Extract each record and reproduce it exactly.
-- Begin --
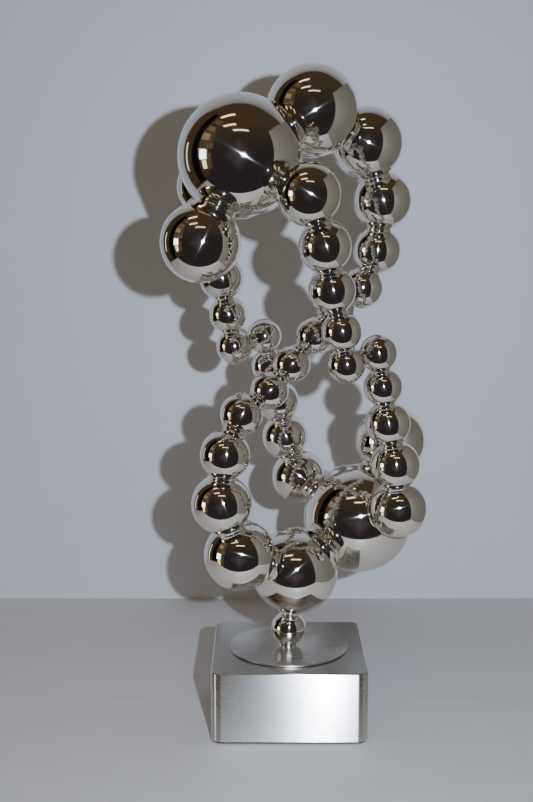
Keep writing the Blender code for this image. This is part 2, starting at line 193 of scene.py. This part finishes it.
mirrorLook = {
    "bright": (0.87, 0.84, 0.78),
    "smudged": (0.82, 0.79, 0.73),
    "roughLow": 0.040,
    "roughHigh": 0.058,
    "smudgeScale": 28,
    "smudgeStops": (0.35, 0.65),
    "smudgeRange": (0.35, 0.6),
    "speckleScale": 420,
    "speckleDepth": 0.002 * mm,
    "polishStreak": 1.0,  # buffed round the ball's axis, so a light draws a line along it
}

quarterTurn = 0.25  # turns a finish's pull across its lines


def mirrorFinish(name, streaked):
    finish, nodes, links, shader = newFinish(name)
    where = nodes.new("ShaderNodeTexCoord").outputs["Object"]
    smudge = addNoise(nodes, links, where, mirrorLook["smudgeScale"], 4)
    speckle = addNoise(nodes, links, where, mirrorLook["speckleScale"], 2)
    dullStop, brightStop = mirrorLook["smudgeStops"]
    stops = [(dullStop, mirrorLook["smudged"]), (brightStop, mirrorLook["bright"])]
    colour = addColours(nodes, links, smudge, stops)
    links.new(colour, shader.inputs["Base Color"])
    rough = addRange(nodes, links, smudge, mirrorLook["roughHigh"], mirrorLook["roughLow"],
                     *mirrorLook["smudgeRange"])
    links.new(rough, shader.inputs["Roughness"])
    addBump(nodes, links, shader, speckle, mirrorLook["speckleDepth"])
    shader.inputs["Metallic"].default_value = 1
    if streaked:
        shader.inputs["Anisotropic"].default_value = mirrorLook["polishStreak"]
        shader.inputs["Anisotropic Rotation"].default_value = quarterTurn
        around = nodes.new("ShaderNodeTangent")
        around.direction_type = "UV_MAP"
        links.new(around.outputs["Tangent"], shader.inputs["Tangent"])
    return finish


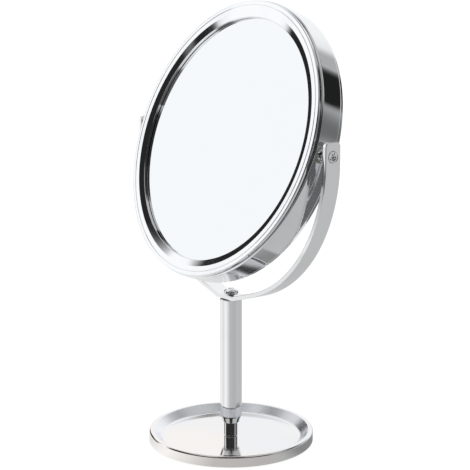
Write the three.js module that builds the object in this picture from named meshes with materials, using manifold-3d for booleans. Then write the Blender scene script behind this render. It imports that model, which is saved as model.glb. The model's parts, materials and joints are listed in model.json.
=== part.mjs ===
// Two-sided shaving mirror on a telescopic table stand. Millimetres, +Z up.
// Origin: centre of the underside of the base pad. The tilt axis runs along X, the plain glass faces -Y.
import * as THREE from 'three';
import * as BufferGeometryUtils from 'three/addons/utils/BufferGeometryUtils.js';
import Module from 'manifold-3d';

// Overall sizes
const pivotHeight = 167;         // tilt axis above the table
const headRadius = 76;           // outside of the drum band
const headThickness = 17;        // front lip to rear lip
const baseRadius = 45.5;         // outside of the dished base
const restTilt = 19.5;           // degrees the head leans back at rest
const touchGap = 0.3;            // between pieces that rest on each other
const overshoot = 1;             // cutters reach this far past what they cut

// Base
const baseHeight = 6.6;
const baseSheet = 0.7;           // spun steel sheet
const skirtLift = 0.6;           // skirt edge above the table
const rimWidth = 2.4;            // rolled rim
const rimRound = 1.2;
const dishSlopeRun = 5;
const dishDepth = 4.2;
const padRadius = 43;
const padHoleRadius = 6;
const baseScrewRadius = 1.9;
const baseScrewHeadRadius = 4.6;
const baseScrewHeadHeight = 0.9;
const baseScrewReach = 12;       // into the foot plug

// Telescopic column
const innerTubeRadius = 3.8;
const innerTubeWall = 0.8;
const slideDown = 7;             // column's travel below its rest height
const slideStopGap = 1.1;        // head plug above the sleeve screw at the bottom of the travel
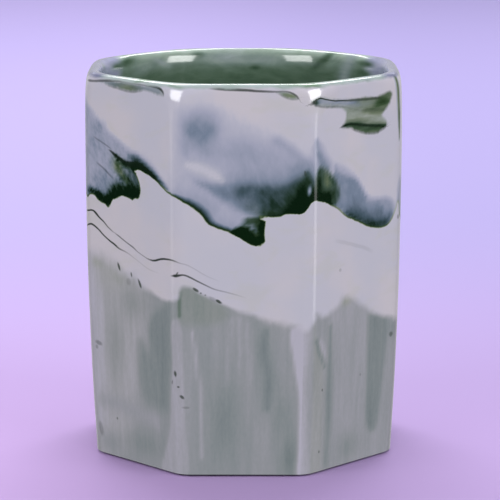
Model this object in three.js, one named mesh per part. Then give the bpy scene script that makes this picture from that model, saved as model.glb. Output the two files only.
-- End --
### Result of this exercise:
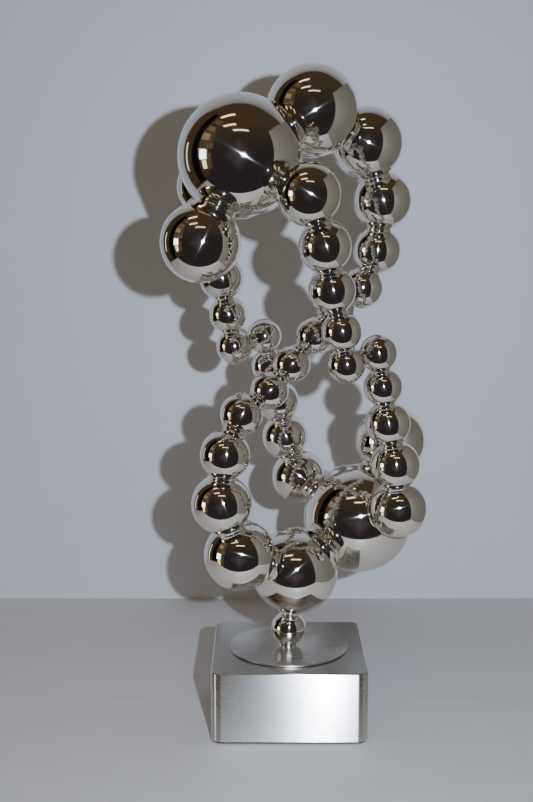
Keep writing the Blender code for this image. This is part 2, starting at line 193 of scene.py. This part finishes it.
mirrorLook = {
    "bright": (0.87, 0.84, 0.78),
    "smudged": (0.82, 0.79, 0.73),
    "roughLow": 0.040,
    "roughHigh": 0.058,
    "smudgeScale": 28,
    "smudgeStops": (0.35, 0.65),
    "smudgeRange": (0.35, 0.6),
    "speckleScale": 420,
    "speckleDepth": 0.002 * mm,
    "polishStreak": 1.0,  # buffed round the ball's axis, so a light draws a line along it
}

quarterTurn = 0.25  # turns a finish's pull across its lines


def mirrorFinish(name, streaked):
    finish, nodes, links, shader = newFinish(name)
    where = nodes.new("ShaderNodeTexCoord").outputs["Object"]
    smudge = addNoise(nodes, links, where, mirrorLook["smudgeScale"], 4)
    speckle = addNoise(nodes, links, where, mirrorLook["speckleScale"], 2)
    dullStop, brightStop = mirrorLook["smudgeStops"]
    stops = [(dullStop, mirrorLook["smudged"]), (brightStop, mirrorLook["bright"])]
    colour = addColours(nodes, links, smudge, stops)
    links.new(colour, shader.inputs["Base Color"])
    rough = addRange(nodes, links, smudge, mirrorLook["roughHigh"], mirrorLook["roughLow"],
                     *mirrorLook["smudgeRange"])
    links.new(rough, shader.inputs["Roughness"])
    addBump(nodes, links, shader, speckle, mirrorLook["speckleDepth"])
    shader.inputs["Metallic"].default_value = 1
    if streaked:
        shader.inputs["Anisotropic"].default_value = mirrorLook["polishStreak"]
        shader.inputs["Anisotropic Rotation"].default_value = quarterTurn
        around = nodes.new("ShaderNodeTangent")
        around.direction_type = "UV_MAP"
        links.new(around.outputs["Tangent"], shader.inputs["Tangent"])
    return finish


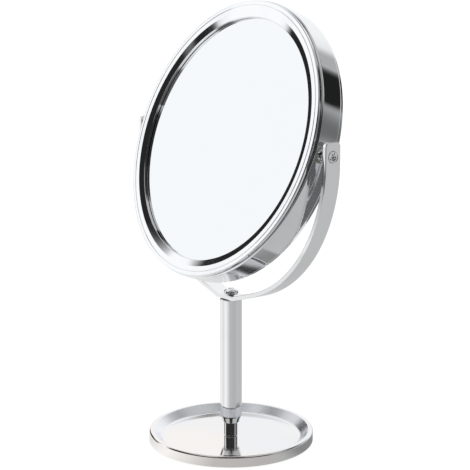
Write the three.js module that builds the object in this picture from named meshes with materials, using manifold-3d for booleans. Then write the Blender scene script behind this render. It imports that model, which is saved as model.glb. The model's parts, materials and joints are listed in model.json.
=== part.mjs ===
// Two-sided shaving mirror on a telescopic table stand. Millimetres, +Z up.
// Origin: centre of the underside of the base pad. The tilt axis runs along X, the plain glass faces -Y.
import * as THREE from 'three';
import * as BufferGeometryUtils from 'three/addons/utils/BufferGeometryUtils.js';
import Module from 'manifold-3d';

// Overall sizes
const pivotHeight = 167;         // tilt axis above the table
const headRadius = 76;           // outside of the drum band
const headThickness = 17;        // front lip to rear lip
const baseRadius = 45.5;         // outside of the dished base
const restTilt = 19.5;           // degrees the head leans back at rest
const touchGap = 0.3;            // between pieces that rest on each other
const overshoot = 1;             // cutters reach this far past what they cut

// Base
const baseHeight = 6.6;
const baseSheet = 0.7;           // spun steel sheet
const skirtLift = 0.6;           // skirt edge above the table
const rimWidth = 2.4;            // rolled rim
const rimRound = 1.2;
const dishSlopeRun = 5;
const dishDepth = 4.2;
const padRadius = 43;
const padHoleRadius = 6;
const baseScrewRadius = 1.9;
const baseScrewHeadRadius = 4.6;
const baseScrewHeadHeight = 0.9;
const baseScrewReach = 12;       // into the foot plug

// Telescopic column
const innerTubeRadius = 3.8;
const innerTubeWall = 0.8;
const slideDown = 7;             // column's travel below its rest height
const slideStopGap = 1.1;        // head plug above the sleeve screw at the bottom of the travel
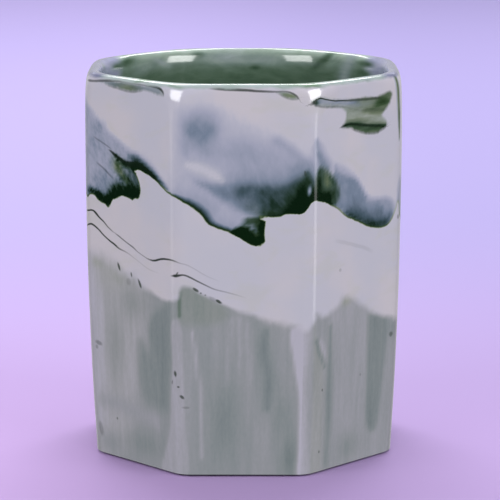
Model this object in three.js, one named mesh per part. Then give the bpy scene script that makes this picture from that model, saved as model.glb. Output the two files only.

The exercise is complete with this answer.